Dataset extract:
════

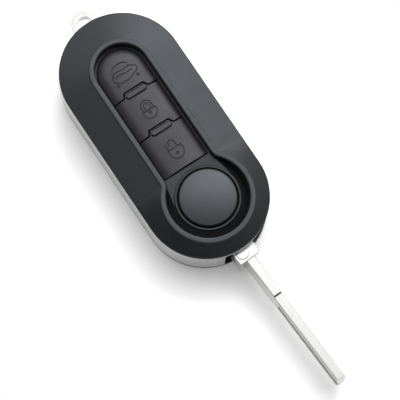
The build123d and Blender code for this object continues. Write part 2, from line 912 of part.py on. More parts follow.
def roll_pin_bore():
    """Cross hole through the head and the blade's root."""
    place = Pos(-blade_offset, roll_pin_y, swing_mid_z) * Rot(0, 90, 0)
    return place * Cylinder(roll_pin_radius, 2 * head_half)


def key_blade():
    """Uncut steel blade: shank, stepped blade with a milled waist, and tip."""
    side = make_face(
        Polyline(
            (-head_reach, blade_low_z),
            (-head_reach, blade_top_z),
            (-blade_step, blade_top_z),
            (-blade_step - step_top / 2, blade_top_z - step_top),
            (-blade_tip + tip_bevel, blade_top_z - step_top),
            (-blade_tip, blade_top_z - step_top - tip_slope),
            (-blade_tip, blade_low_z + step_bottom + tip_slope),
            (-blade_tip + tip_bevel, blade_low_z + step_bottom),
            (-blade_step - step_bottom / 2, blade_low_z + step_bottom),
            (-blade_step, blade_low_z),
            close=True,
        )
    )
    upright = Plane(
        origin=(-blade_offset - blade_thick / 2, 0, 0), x_dir=(0, 1, 0), z_dir=(1, 0, 0)
    )
    blade = extrude(upright * side, blade_thick)
    ends = blade.edges().filter_by(Axis.Z).group_by(Axis.Y)[0]
    blade = chamfer(ends, tip_corner)
    blade = chamfer(blade.edges().filter_by(Axis.Y), edge_break)
    mid = (blade_low_z + step_bottom + blade_top_z - step_top) / 2
    for edge_x in (-1, 1):
        face_x = -blade_offset + edge_x * blade_thick / 2
        cut = block(
            face_x - waist_depth, face_x + waist_depth, -blade_tip - cut_over, -waist_start,
            mid - waist_height / 2, mid + waist_height / 2,
        )
        blade -= cut
    return blade_place() * (blade + tang() - roll_pin_bore())


def blade_roll_pin():
    """Slit spring pin across the head that holds the blade's root."""
    length = 2 * (head_half - roll_pin_inset)
    wall = Circle(roll_pin_radius) - Circle(roll_pin_radius - roll_pin_wall)
    wall -= Pos(roll_pin_radius, 0) * Rectangle(2 * roll_pin_radius, roll_pin_slit)
    start = (-blade_offset - length / 2, roll_pin_y, swing_mid_z)
    plane = Plane(origin=start, x_dir=(0, 0, -1), z_dir=(1, 0, 0))
    return blade_place() * extrude(plane * wall, length)


def pivot_pin():
    return post(pivot_x, pivot_y, pivot_radius, rear_floor, deck_top_z)


def flip_spring():
    """Torsion coil round the pivot pin, inside the drum."""
    low = head_low_z + drum_floor + flip_seat
    high = low + flip_turns * flip_pitch + flip_wire
    body = coil(pivot_x, pivot_y, flip_radius, flip_wire, flip_turns, low, high)
    leg = Pos(pivot_x + flip_radius, pivot_y) * Rectangle(flip_wire, flip_wire)
    body += prism(leg, high - flip_wire, deck_top_z)
    return body


def chassis_screws():
    """Three pan-head screws, up through the deck into the front cover."""
    low = deck_z - screw_head_thick
    screw = post(0, 0, screw_head_radius, low, deck_z)
    screw += post(0, 0, screw_radius, deck_z, deck_z + screw_length)
    for across, along in ((cross_half, cross_reach), (cross_reach, cross_half)):
        screw -= block(-across, across, -along, along, low, low + cross_depth)
    return Compound(children=[Pos(x, y) * screw for x, y in screw_places()])


def write_parts():
    pieces = {
        "front_cover": front_cover(),
        "silver_frame": silver_frame(),
        "rear_cover": rear_cover(),
        "inner_chassis": inner_chassis(),
        "keypad_mat": keypad_mat(),
        "unlock_button": button_cap(0),
        "lock_button": button_cap(1),
        "trunk_button": button_cap(2),
        "release_collar": release_collar(),
        "release_button": release_button(),
        "release_spring": release_spring(),
        "blade_carrier": blade_carrier(),
        "key_blade": key_blade(),
        "blade_roll_pin": blade_roll_pin(),
        "pivot_pin": pivot_pin(),
        "flip_spring": flip_spring(),
        "battery_drawer": battery_drawer(),
        "drawer_lock_screw": drawer_lock_screw(),
        "battery_contact_positive": battery_contact_positive(),
        "battery_contact_negative": battery_contact_negative(),
        "chassis_screws": chassis_screws(),
    }
    os.makedirs("parts", exist_ok=True)
    for name, piece in pieces.items():
        export_step(piece, f"parts/{name}.step")


write_parts()
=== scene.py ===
import json
import math

import bmesh
import bpy
import numpy as np
from mathutils import Matrix, Vector


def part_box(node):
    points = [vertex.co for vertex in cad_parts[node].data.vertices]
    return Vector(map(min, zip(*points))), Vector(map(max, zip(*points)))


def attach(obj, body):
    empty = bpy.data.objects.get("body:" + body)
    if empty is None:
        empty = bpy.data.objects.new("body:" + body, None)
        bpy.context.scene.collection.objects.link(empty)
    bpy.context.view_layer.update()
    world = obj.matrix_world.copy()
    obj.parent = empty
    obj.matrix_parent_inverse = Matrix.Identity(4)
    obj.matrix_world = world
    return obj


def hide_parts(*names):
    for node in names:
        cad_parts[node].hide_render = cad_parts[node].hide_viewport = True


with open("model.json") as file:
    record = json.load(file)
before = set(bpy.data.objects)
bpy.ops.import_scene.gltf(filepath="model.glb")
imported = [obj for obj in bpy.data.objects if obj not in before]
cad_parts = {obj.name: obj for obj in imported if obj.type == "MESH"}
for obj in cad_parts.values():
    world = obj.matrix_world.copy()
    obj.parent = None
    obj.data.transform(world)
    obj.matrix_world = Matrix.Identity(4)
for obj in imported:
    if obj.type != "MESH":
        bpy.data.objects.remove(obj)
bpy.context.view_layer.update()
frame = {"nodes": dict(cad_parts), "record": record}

# Looks of a flip key fob shell: satin black covers, silver band, crowned push
# buttons with engraved signs, domed release button, plated head and steel blade.
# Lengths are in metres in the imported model's frame. Only the points of the signs
# are in millimetres, and even() turns them into metres.
MM = 0.001
slots = {row["node"]: row["material_slot"] for row in frame["record"]["subparts"]}

# Camera over the fob: its place, its azimuth and height as seen from the fob, its
# roll, and its lens and sensor in millimetres
CAMERA_PLACE = Vector((-80.0, -120.44, 551.27)) * MM
CAMERA_AZIMUTH = math.radians(-37.946)
CAMERA_ELEVATION = math.radians(76.697)
CAMERA_ROLL = math.radians(4.571)
CAMERA_LENS = 188.737
CAMERA_SENSOR = 36.0
CAMERA_CLIP = 0.01

# Softboxes: azimuth clockwise from the picture's top and height above the floor
# in degrees, then distance, width and depth in metres, and power in watts
SOFTBOXES = {
    "key_softbox": (10.0, 46.0, 0.75, 0.5, 0.5, 2.8),
    "overhead_softbox": (10.0, 78.0, 0.75, 0.8, 0.8, 1.9),
    "high_left_softbox": (318.0, 64.0, 0.75, 0.5, 0.5, 1.1),
    "high_right_softbox": (47.0, 64.0, 0.75, 0.5, 0.5, 0.9),
    "left_fill": (310.0, 45.0, 0.75, 0.5, 0.5, 0.5),
    "right_fill": (60.0, 45.0, 0.75, 0.5, 0.5, 0.4),
    "low_strip": (20.0, 34.0, 0.75, 0.5, 0.3, 0.3),
}

# Room: its dim light, and how high mirrored white reaches above the horizon, as
# the sine of the height
ROOM_STRENGTH = 0.04
HORIZON_RISE = 0.32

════

Directive: Only the lines from the one containing "for name, piece" through the one containing "obj.matrix_parent_inverse = Matrix.Identity(4)" are to be extracted, exactly as they appear, with both ends included.

The answer:
    for name, piece in pieces.items():
        export_step(piece, f"parts/{name}.step")


write_parts()
=== scene.py ===
import json
import math

import bmesh
import bpy
import numpy as np
from mathutils import Matrix, Vector


def part_box(node):
    points = [vertex.co for vertex in cad_parts[node].data.vertices]
    return Vector(map(min, zip(*points))), Vector(map(max, zip(*points)))


def attach(obj, body):
    empty = bpy.data.objects.get("body:" + body)
    if empty is None:
        empty = bpy.data.objects.new("body:" + body, None)
        bpy.context.scene.collection.objects.link(empty)
    bpy.context.view_layer.update()
    world = obj.matrix_world.copy()
    obj.parent = empty
    obj.matrix_parent_inverse = Matrix.Identity(4)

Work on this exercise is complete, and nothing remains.